Make feature toggles mandatory for instant roll-backs, use shadow traffic to test under real load, and ramp up real traffic with canary releases. For new functionality, use A/B testing to validate the added value.
Managing the long tail
The final ~5% of a migration often provides diminishing returns. Do not let this block the completion of the project unless the trade-off is in critical areas like security. Once the core value has been delivered, identify the pending low-value items and track them as technical debt to be addressed later. This allows you to close the project and have the Builder teams focus on new strategic work.
Visibility and reporting
Avoid manual spreadsheet tracking where possible. Instead, build automated dashboards (Jira, DataDog, Grafana…) to track real-time progress. However, senior leadership usually doesn’t need a high level of detail, they prefer a consolidated view.
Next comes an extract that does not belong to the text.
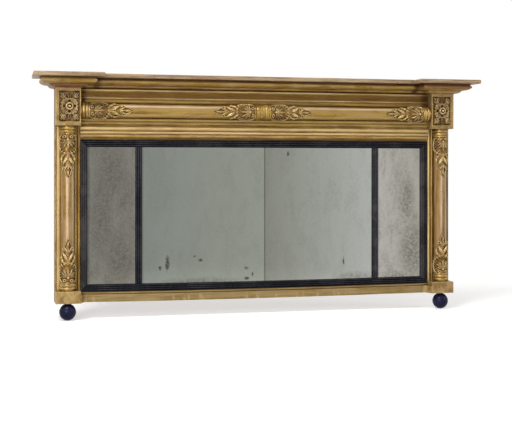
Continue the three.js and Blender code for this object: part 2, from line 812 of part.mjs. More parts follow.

In this case, share a fortnightly summary with a cross-functional steering group, highlighting progress, risks and required actions, with links to the live data dashboards.
Key metrics to track
Migration velocity: % of traffic migrated
Domain KPIs: Monitoring existing business metrics to ensure there are no regressions during the switch
System health: Number of incidents (legacy vs new)
Business impact: The specific metrics that triggered re-architecting the system, e.g. conversion rate in a new region
Conclusion
This process is not about code, it is about making sure that the technology supports the company’s vision. By removing the friction between the legacy system and the business needs, you remove constraints and become more agile.
I applied this exact approach to migrate a core legacy system involving 20+ consumer teams. By treating the migration as an internal product launch and using the migration squad tactic to unblock teams, we achieved a 40% increase in new orders and a 70% reduction in infrastructure costs, while cutting production incidents by 90%.
Re-architecting is not only a technical task, it is a strategic decision to unlock future revenue.